If it were possible to keep under the 100MB-per-file limit, then I think we would not have to pay anything on github, however large the total bandwidth use is.

I would also second the idea of using Zenodo or similar to host the released versions of Cloudy. That would mean that it would only be developers and power-users who would be directly downloading from Github. The zenodo size limit is 50 GB per record, which gives plenty of room for growth (a record would be, for instance, a single released version).

— You are receiving this because you authored the thread. Reply to this email directly, view it on GitHub https://github.com/cloudy-astrophysics/cloudy-users-group/issues/4?email_source=notifications&email_token=ANFITNF53VHGNAFPUJKORPTQTWL2RA5CNFSM4JI3KGG2YY3PNVWWK3TUL52HS4DFVREXG43VMVBW63LNMVXHJKTDN5WW2ZLOORPWSZGOEEC3VOA#issuecomment-554023608, or unsubscribe https://github.com/notifications/unsubscribe-auth/ANFITNBZO2XWVEWYPZNCTXTQTWL2RANCNFSM4JI3KGGQ .

-- Gary J. Ferland Physics, Univ of Kentucky Lexington KY 40506 USA Tel: 859 257-8795 https://pa.as.uky.edu/users/gary

will-henney commented 4 years ago

Hi Gary,

But the bandwidth limits only apply if using LFS. There are no bandwidth limits on regular repos are there? Just the restriction of no individual files larger than 100MB.

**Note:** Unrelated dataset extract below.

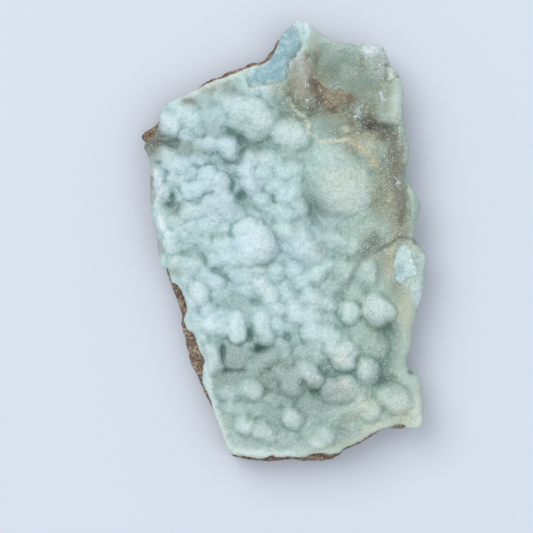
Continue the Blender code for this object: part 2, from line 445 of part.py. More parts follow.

I will open a separate thread on your yahoo query

ogoann commented 4 years ago

I second Will. If we split all files to 100 MB chunks and have github be used only for development, while zenodo is used for downloading the code by users, then this is a long term sustainable solution.

I also want to remind us that github offers free web hosting, meaning that the webpage (which could of course link to groups.io and zenodo) and wiki all can be in one place. This makes it much easier to maintain the webpage in the future, since it's code would also be on github and people can submit issues/requests/bugs and generally help out with maintaining it.